Some of these post-liberation upstarts are driven by a singular objective: to portray the ANC as unfit to govern, and even less fit to govern over people of other races.

Constitutional reviews are not irrational decisions but are informed by specific reasons which arise from time to time. As provinces and local governments are tasked with delivery mandates, it is rational and desirable for a discussion on their size, functional abilities and competencies to take place.

The ongoing discussions to allocate responsibilities of housing and public transport to local government are not fortuitous exercises. These are serious constitutional discourses.

Parading as democrats with exotic acronyms, this polyglot assemblage has allowed a heresy to prevail: that any South African, except the ANC, has an inalienable right to discuss our constitution. According to this group, the freedom of expression enshrined in our constitution does not apply to the ANC.

The ANC's contribution to the current constitution was not coincidental.

In 1923, the ANC was the first continental movement to adopt the Bill of Rights, in 1943, adopted Human rights in the African Claims, even predating the Universal Declaration of Human Rights by the United Nations in 1948.

These two documents, coupled with the Freedom Charter in 1955, were adopted with a strong emphasis on socio-economic rights, all of which have found emphasis in the constitution of the republic.

How can the 2012 ANC be a threat to the constitution it laboriously gave birth to?

The constitutional changes of 1909, 1961 and 1983 had unintended consequences: the coalescing of the disenfranchised into the ANC in 1912, the assumption of the armed struggle in 1961 and the emergence of the United Democratic Front in 1983.

Constitutions that are silent on the needs of the people are not worth the paper they are written on, except for those who want to preserve the pre-1994 status quo.

Constitutions are not fossilised museum documents. They crystallise the dynamism of the journey which a nation has travelled.

At no point in its 100 years of selfless struggle have ANC leaders attracted total acceptance from liberals and right-wing elements.

Both overtly and covertly, even our icon, former president Nelson Mandela, was vilified as a "terrorist" who should rot in jail.

To counterpoise a leadership generation against past leaders has become all too familiar as a tactic to politically undermine the ANC as a movement.

The rationality of changing defective sections of the constitution is attested to by the annual sittings of the joint constitutional review committee in Parliament.

Those who posit the constitution as an inviolate document do appear before this committee from time to time. The main question is whether they can be bold enough not to allow holy cows in their submissions to the committee.

The cherry-picking of issues for presentation to this committee is a false and dishonest discourse.
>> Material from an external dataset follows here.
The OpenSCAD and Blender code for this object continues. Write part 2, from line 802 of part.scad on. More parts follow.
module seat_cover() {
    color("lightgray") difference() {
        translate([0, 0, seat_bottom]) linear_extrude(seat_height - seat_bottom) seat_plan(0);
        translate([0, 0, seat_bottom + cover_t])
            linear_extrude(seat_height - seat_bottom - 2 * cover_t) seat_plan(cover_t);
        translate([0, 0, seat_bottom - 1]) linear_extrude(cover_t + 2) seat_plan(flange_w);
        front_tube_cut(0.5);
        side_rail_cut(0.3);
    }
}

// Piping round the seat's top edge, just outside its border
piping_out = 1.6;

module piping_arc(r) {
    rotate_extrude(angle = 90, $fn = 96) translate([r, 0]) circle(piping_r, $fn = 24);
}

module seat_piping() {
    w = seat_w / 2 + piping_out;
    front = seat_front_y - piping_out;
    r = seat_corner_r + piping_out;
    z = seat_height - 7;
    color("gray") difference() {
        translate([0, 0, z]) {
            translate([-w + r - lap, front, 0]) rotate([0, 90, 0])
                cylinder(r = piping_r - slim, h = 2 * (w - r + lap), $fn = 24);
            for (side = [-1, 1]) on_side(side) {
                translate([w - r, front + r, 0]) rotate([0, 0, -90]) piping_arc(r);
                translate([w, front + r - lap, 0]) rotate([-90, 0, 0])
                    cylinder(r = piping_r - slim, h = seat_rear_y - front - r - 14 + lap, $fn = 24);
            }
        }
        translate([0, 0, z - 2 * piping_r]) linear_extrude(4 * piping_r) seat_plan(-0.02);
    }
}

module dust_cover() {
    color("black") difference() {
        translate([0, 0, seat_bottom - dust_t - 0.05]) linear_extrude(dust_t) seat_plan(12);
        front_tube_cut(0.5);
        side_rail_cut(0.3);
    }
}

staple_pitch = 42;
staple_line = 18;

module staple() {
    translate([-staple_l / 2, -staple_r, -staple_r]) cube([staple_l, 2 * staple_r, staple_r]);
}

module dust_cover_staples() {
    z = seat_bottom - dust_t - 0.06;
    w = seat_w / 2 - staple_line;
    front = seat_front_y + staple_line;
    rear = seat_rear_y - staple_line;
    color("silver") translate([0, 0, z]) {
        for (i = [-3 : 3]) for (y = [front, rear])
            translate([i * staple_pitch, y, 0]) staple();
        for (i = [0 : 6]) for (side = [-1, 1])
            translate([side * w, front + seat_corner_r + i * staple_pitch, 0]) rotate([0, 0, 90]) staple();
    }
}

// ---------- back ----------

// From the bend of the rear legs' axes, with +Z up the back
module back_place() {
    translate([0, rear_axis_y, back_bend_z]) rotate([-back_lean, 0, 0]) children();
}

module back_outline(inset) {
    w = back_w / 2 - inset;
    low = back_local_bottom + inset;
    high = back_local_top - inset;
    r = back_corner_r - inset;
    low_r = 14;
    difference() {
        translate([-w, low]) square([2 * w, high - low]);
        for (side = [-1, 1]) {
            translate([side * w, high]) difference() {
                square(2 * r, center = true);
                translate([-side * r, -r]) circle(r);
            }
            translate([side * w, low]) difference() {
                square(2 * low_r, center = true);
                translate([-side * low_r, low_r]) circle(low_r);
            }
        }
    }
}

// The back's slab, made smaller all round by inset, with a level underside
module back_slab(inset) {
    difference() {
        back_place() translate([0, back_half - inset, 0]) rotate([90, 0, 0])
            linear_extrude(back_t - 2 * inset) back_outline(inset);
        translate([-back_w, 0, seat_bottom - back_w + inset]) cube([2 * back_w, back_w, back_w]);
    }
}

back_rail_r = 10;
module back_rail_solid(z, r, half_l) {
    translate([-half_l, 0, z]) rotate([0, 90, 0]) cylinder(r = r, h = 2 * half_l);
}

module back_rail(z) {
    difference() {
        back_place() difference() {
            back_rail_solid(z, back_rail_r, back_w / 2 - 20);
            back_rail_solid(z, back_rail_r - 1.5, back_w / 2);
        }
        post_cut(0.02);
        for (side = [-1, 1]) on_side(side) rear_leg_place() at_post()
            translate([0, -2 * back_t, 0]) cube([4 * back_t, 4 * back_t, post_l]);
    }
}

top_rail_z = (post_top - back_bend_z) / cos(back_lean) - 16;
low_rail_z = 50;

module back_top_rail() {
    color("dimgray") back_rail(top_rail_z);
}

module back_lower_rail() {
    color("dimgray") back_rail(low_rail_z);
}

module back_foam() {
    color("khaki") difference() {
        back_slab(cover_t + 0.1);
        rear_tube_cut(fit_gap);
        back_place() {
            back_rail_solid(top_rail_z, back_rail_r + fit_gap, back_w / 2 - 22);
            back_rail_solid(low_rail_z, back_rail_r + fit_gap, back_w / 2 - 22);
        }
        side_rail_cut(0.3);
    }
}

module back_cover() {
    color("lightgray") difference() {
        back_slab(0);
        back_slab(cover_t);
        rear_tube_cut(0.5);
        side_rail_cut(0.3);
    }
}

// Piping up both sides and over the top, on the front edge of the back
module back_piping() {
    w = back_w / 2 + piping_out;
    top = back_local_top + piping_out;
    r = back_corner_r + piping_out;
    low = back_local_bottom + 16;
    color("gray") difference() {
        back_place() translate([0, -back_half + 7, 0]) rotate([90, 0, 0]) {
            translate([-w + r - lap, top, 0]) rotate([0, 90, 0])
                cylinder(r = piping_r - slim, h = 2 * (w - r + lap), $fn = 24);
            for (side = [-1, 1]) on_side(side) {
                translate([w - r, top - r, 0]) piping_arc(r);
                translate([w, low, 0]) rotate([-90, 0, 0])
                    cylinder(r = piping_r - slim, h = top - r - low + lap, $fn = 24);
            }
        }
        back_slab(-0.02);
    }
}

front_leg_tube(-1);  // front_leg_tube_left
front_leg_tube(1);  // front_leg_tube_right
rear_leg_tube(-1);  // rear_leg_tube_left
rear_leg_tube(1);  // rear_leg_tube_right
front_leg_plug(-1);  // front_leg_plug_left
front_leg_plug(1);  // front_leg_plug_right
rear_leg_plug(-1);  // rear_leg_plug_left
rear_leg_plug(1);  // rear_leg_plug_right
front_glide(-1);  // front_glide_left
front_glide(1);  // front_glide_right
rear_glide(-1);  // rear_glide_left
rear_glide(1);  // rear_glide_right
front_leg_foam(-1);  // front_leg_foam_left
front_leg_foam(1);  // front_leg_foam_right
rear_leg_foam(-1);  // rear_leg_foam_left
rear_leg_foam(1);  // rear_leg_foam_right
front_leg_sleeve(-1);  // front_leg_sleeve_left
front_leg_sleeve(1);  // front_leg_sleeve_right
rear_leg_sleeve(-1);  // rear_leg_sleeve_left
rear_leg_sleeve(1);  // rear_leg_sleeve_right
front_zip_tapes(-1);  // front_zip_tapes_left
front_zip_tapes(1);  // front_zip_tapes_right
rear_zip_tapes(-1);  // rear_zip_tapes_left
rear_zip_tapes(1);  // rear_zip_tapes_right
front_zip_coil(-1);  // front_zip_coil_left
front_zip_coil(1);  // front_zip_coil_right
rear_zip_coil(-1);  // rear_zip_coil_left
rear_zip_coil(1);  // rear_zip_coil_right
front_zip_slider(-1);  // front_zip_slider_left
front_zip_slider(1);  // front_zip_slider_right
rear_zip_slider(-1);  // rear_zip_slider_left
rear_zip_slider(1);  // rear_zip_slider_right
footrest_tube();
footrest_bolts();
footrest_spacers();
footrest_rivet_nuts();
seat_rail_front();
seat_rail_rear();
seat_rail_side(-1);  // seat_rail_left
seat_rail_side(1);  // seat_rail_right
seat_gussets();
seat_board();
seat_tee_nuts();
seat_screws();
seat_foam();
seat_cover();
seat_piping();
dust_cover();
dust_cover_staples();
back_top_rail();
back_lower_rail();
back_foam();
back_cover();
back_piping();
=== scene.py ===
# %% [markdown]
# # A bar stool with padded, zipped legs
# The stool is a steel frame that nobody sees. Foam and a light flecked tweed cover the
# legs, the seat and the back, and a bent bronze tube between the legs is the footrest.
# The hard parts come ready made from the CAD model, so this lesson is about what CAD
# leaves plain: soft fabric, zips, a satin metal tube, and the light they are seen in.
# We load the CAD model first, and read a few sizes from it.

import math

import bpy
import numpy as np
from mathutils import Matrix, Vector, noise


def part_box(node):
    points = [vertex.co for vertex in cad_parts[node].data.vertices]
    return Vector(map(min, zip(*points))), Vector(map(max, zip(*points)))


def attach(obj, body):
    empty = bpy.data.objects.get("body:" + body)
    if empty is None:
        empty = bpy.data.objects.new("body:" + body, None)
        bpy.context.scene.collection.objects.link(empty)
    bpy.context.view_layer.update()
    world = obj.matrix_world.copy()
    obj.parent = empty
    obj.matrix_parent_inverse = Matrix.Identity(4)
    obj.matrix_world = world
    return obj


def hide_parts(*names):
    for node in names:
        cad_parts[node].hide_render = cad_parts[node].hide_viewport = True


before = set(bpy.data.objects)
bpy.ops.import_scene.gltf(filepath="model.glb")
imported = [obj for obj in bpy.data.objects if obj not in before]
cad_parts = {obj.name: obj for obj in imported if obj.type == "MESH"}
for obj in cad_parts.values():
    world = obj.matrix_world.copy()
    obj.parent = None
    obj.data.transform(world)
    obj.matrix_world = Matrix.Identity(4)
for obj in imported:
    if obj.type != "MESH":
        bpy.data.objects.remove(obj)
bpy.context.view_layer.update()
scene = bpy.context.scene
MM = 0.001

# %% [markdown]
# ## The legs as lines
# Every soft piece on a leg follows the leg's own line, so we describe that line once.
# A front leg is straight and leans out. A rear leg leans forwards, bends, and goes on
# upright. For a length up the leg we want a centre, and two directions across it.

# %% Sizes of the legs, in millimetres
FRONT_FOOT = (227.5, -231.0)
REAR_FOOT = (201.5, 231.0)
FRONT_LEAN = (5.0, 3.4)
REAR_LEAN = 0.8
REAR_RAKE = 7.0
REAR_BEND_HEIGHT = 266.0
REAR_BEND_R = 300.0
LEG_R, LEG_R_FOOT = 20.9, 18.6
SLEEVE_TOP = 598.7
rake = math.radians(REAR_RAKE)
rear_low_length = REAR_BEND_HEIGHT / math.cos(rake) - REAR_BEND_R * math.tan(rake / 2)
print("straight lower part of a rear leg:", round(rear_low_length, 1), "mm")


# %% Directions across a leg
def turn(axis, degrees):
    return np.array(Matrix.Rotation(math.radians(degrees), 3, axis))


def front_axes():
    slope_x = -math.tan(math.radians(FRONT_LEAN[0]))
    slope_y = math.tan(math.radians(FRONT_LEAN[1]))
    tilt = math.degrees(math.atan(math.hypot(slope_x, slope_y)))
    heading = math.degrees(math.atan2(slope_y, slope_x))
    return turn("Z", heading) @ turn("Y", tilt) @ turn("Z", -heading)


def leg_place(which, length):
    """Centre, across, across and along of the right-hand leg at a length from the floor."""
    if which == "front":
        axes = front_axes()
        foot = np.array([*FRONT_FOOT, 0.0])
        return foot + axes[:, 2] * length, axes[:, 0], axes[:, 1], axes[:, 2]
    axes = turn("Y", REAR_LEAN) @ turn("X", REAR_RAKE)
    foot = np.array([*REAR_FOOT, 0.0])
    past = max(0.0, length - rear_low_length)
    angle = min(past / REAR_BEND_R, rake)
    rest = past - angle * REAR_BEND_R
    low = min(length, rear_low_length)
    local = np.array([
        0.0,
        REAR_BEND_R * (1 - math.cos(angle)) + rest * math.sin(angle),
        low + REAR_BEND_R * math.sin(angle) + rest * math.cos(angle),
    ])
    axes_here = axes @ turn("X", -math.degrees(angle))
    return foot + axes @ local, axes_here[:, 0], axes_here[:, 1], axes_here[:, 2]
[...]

Constitutional amendments and reviews are not theoretical conjectures but are practical exercises of democratic governance. In the event that there is a need for the review of the constitution, it will not be for the first time that this is done. Six examples, non-seriatim, are sufficient to illuminate my point:

  • From former presidents - Mandela, Thabo Mbeki and Kgalema Motlanthe, our constitution has been amended 16 times, with requisite parliamentary majorities.
  • Only one constitutional amendment is still in parliament during President Jacob Zuma's tenure.
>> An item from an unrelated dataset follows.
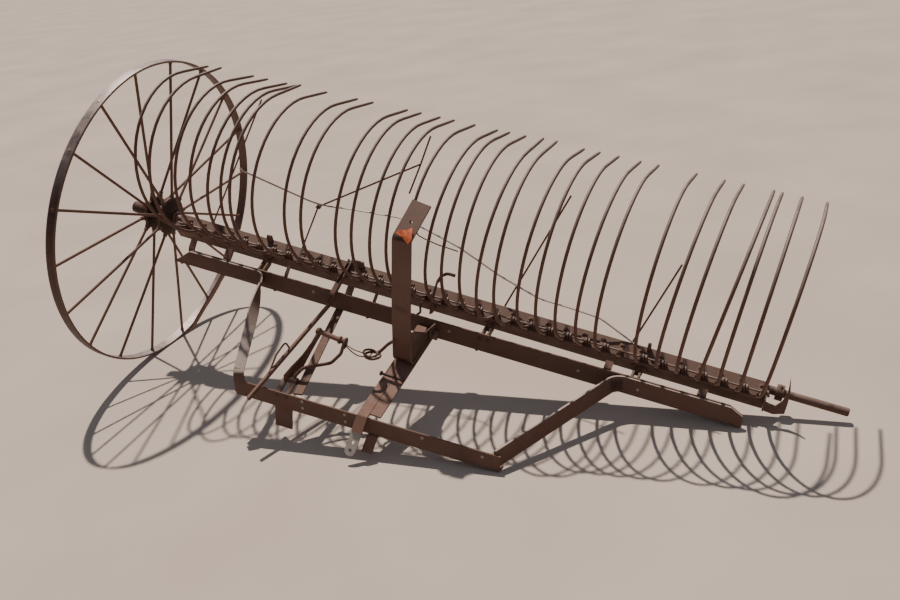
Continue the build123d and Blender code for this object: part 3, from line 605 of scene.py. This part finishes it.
def makeHolders():
    half = holder["strap"] / 2
    side = holder["side"]
    line = [onHead(side, up, out)
            for up, out in ((holder["reach"], half), (-half, half), (-half, -holder["hook"]))]
    section = (holder["width"], holder["strap"], (1, 0, 0))
    strap = softened(bentBar("strap", line, section, holder["bend"], flat=True), holder["soft"], 1)
    root = Vector((-1, *holder["sleeveAt"]))
    rise = math.radians(tooth["rootRise"])
    run = Vector((0, -math.cos(rise), math.sin(rise)))
    deselectAll()
    bpy.ops.mesh.primitive_cylinder_add(vertices=10, radius=holder["sleeve"][0] / 2000,
                                        depth=holder["sleeveLength"] / 1000)
    sleeve = named("sleeve")
    sleeve.matrix_world = Matrix.Translation(root / 1000) @ axes(run)
    applyPlace(sleeve)
    openMesh(sleeve)
    pick(sleeve, lambda face: face.normal.dot(run) > 0.9)
    shrink = holder["sleeve"][1] / holder["sleeve"][0]
    bpy.ops.transform.resize(value=(shrink, shrink, shrink))
    closeMesh()
    softened(sleeve, holder["soft"], 1)
    rivet = rivetHead()
    scale = holder["rivetScale"]
    rivet.matrix_world = (Matrix.Translation(onHead(side, holder["rivetUp"], holder["strap"]) / 1000)
                          @ axes(-downLeg) @ scaled((scale, scale, 1)))
    applyPlace(rivet)
    pattern = joined("holder", [strap, sleeve, rivet])
    row = [copied(pattern, Matrix.Translation(mm(x, 0, 0))) for slot, x in slotPlaces().items()
           if slot != holder["leverSlot"]]
    dropped(pattern)
    finished(joined("tooth_clamps", row), "holder_cast", "head", ["tooth_holders"])
    bars = [bentBar("rod", [onHead(x, *tooth["rod"]) for x in ends], (toothBar["diameter"], 8))
            for ends in toothBar["runs"]]
    finished(joined("tooth_bar", bars), "tooth_steel", "head", ["tooth_rod"], smooth=60)
    # The corner rod takes the tongue's paler finish: a painted highlight where light catches the head's edge
    inset = headCornerHighlight["inset"]
    corner = bentBar("corner", [onHead(x, inset, -inset) for x in headCornerHighlight["ends"]],
                     (headCornerHighlight["diameter"], 10))
    finished(joined("head_corner_highlight", [corner]), "tongue_bar", "head", smooth=60)
    print("tooth holders made:", len(row))


# Wheel: flat iron tread, eighteen staggered round spokes, cast hub with nine lugs outside and a cone inside
wheel = {"outer": 711.0, "inner": 701.0, "half": 22.0, "steps": 120, "spokes": 18, "turn": 12.5,
         "rivetScale": (0.9, 0.9, 0.28), "rivetSink": 0.9}
# Spoke: out from the lugs or the cone to the tread, with a thicker foot and a cap
spokeSize = {"diameter": 13.0, "lugSide": -30.0, "coneSide": 56.0, "start": 84.0, "bendAt": 400.0,
             "foot": (101.0, 20.0), "footTurn": 0.985, "cap": (12.0, 19.0), "capTurn": 0.02, "capTaper": 0.75}
# Hub outline, along the axle and out from it, from the wheel's outer end to the head's side
hubLine = ((-138, 16.2), (-138, 23), (-135, 26.5), (-100, 27), (-94, 31), (-70, 31), (-61, 34), (-58, 39.5),
           (-44, 41), (-39, 46), (-38, 72), (-36.5, 74), (-23.5, 74), (-22, 72), (-21, 46), (-12, 38),
           (6, 35), (30, 36), (43, 41), (49, 50), (50, 87), (51.5, 89.5), (60.5, 89.5), (63, 87), (74, 66),
           (84, 44), (84, 16.2))
lugSize = {"reach": (70.0, 90.0), "width": 27.0, "thickness": 16.0, "topShrink": (0.85, 0.78),
           "footSpread": 1.35, "soft": 3.0}


def about(angle):  # turn about the axle, degrees from the top
    return Matrix.Rotation(math.radians(angle), 4, "X")


def makeWheel():
    outer, inner, half = wheel["outer"], wheel["inner"], wheel["half"]
    outline = [(-half, outer - 2.5), (-half + 2, outer - 0.8), (-half + 9, outer - 0.1),
               (half - 9, outer - 0.1), (half - 2, outer - 0.8), (half, outer - 2.5), (half, inner + 1),
               (half - 1.5, inner), (-half + 1.5, inner), (-half, inner + 1), (-half, outer - 2.5)]
    pieces = [turned("tread", outline, wheel["steps"])]
    rivet = rivetHead()
    flatHead = Matrix.Translation(mm(0, 0, outer - wheel["rivetSink"])) @ scaled(wheel["rivetScale"])
    angles = [wheel["turn"] + 360 / wheel["spokes"] * number for number in range(wheel["spokes"])]
    pieces += [copied(rivet, about(angle) @ flatHead) for angle in angles]
    finished(joined("wheel_tread", pieces), "wheel_tyre", "wheel", ["wheel_rim"], wheelFrame, 30)
    dropped(rivet)
    finished(joined("wheel_spoke_rods", makeSpokes(angles)), "spoke_iron", "wheel", ["wheel_spokes"],
             wheelFrame, 50)
    hub = turned("casting", hubLine, 36)
    finished(joined("wheel_hub_casting", [hub, *makeLugs(angles[::2])]), "hub_cast", "wheel",
             ["wheel_hub", "wheel_ratchet"], wheelFrame, 35)
    print("wheel made")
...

This is the 17th Constitutional Amendment Bill whose objective is to grant more powers to the Constitutional Court to be an apex court and the court of last resort on all matters.

  • The constitutions of the United States, France (the Fifth Republic) Germany (The Basic Law) and India, have been amended 27, 18, 54 and 94 times respectively.

Despite the fact that, as South Africans, we adopted our national constitution in 1996, the DA adopted its own provincial constitution in the Western Cape. Is the silence of this coterie of peace time heroes a sign that they are turning a blind eye to the recreation of a laager for white privileges in the Western Cape?

The ANC released policy discussion documents recently, and we will not shy away from engagement when constitutional issues emanating from these discussion documents arise.

We will not hesitate to approach the courts to give direction where there are perceived or real instances of undermining the national constitution. We will only be doing this to protect our constitution.

Humbled by the respect our constitution commands as a document of reference among reputable jurisdictions, we know very well that its litmus test is not just its accolades, but whether there is enough bite in its bark to change the lives of people for the better.

The world has moved on since 1994, and the ANC policy discussion documents reflect a major paradigm shift to the social and economic transformation of our society. Constitutional reviews to acknowledge these realities can only strengthen our democracy.